If they're not leaking, don't touch 'em. You might be opening yourself up to a whole can o' worms.
just my opinion...


----------



## spitpilot (Feb 14, 2000)

*Re: doing Tbelt, should i do cam seals? (afawal)*

you have to pull the cam gears off to set timing belt tension up properly..see Bentley...I'd not do cam seals without proper tools....when I was considering doing waterpump (B4 I found out VW was gonna do that for free under Powertrain warranty..since pump crapped out @ 49K miles







)...I chose Blauparts kit..since they rent complete tool set..all pullers, cam gear lock bar, seal puller/installers etc for about $35 for 2 weeks...! I've heard these seals need special 'care 'n feeding" during install to prevent leaks!.... http://****************.com/smile/emthup.gif


----------



## 2001 Variant (May 27, 2007)

*Re: doing Tbelt, should i do cam seals? (J-Man)*


_Quote, originally posted by *J-Man* »_I picked up the tbelt that ecstuning offers and got the whole front torn off. I have the front cam seals that came with it, also have a valve cover kit/rear cam seal that I had previously that never got done.
I'm thinking that I should pull the cam gears off (& sensors) and also pull the cam holders off too all together and do all the seals at once. I've got the instructions on both the cam seal replacement as well as the tbelt diy, but they only cover the one topic, not both combined.
Or should I replace the front cam seal & tbelt, put it all back together and then address the rear cam seals?
The kit also came with a crank seal, but there's so much road crud down there, I can't tell if it's leaking. I'm thinking of skipping it since I can't find any diy on it...thoughts?
Thanks
J
oh, 2000 v6 30v manual non-4mo

_Modified by J-Man at 2:03 PM 3-8-2010_

You can do the vc gaskets and cam adjuster seals without touching the camshafts even though the "by the book" procedure calls for removing the shafts (for the cam adjuster seals). If you insist on doing it by the book you save a ton of work by doing it together with the belt since it has to come off anyway.
But you can do it easily without (well, not easily but it's not any harder than doing the tbelt). In my opinion there is more risk in messing up things by taking the cams out than there is by doing it the shortcut way.

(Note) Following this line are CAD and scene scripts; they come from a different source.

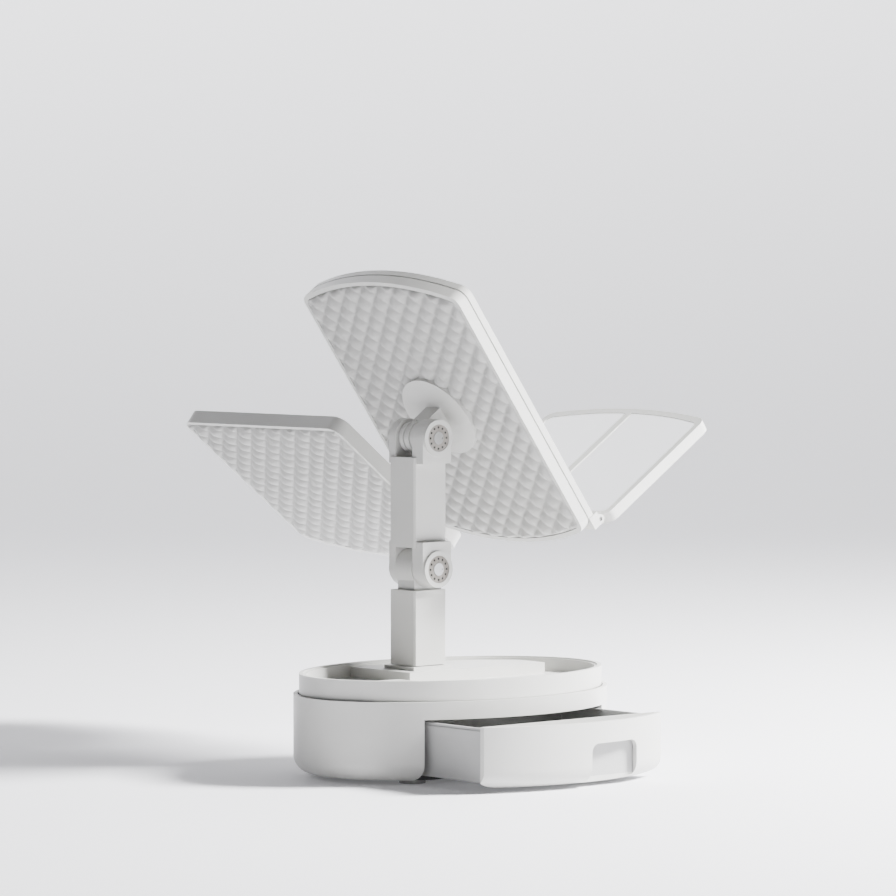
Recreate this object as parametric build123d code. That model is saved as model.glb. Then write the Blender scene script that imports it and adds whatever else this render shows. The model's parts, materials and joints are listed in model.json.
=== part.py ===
from build123d import *
import os
from math import sin, cos, radians

# Folding vanity mirror on an oval storage base. Millimetres, +Z up, drawer side at -Y.
# The origin is the middle of the oval footprint, on the surface it stands on.

RX, RY = 123.0, 87.5          # half axes of the lower body
RIM_INSET = 4.0               # the tray rim steps in by this much
FOOT_H = 3.0
SEAM_Z = 45.0                 # top of the lower body
STEP_Z = 57.0                 # top of the middle band
RIM_Z = 71.0                  # top of the tray rim
BOTTOM_R = 12.0               # rounded bottom edge of the lower body
DRAWER_W = 162.0
DRAWER_OPEN = 60.0            # how far the drawer stands out at rest
NOTCH_W, NOTCH_H, NOTCH_X = 46.0, 27.0, 20.0
COL_Y = 36.0                  # column axis, behind the middle of the base
COL_X2, COL_Y2 = 14.75, 13.5  # half section of the column
ELBOW_Z, HEAD_Z = 139.0, 230.6
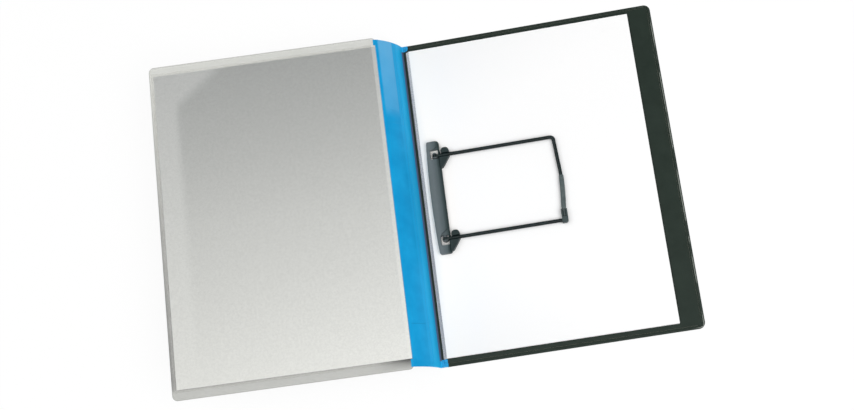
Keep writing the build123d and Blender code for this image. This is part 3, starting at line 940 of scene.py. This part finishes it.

_Modified by 2001 Variant at 8:15 PM 3-12-2010_


----------



## tjasielski (Jan 27, 2010)

care to share the DIY for the 2.8 Tbelt job?


----------



## J-Man (Nov 13, 2001)

*Re: (tjasielski)*

no








http://phatcat_ed.tripod.com/V6.htm


----------



## Geordie (Jun 22, 2001)

With the Blauparts kit the tool pack includes the VW crank seal tool and a third party cam seal tool. The crank seal tool screws in to the seal along the whole inside circumference, the third party tool uses two screws to attach it to the cam seals. I was fearful of stripping the holes with the screws in the 3rd party tool, but the trick is to screw them in slowly until they snug the puller up to the head, then tighten the center bolt and out she comes. With the OEM tool you just screw it in until you can't go any further, it helps to press it in straight with your off hand while rotating it with your right. So I took an hour to shift the cam seals and ten minutes to shift the crank seal.
Installing the seals is a five minute job for all three with the Blauparts supplied tools. Their instructions are very complete.


----------



## Slimjimmn (Apr 8, 2006)

*Re: (Geordie)*

http://forums.vwvortex.com/zerothread?id=4388319
i did a write up and it never got posted to the FAQ on 2.8 or passat forum


----------



## sillysod (Mar 26, 2007)

*Re: (Geordie)*

Can we get a Sticky on these DIY's please?


----------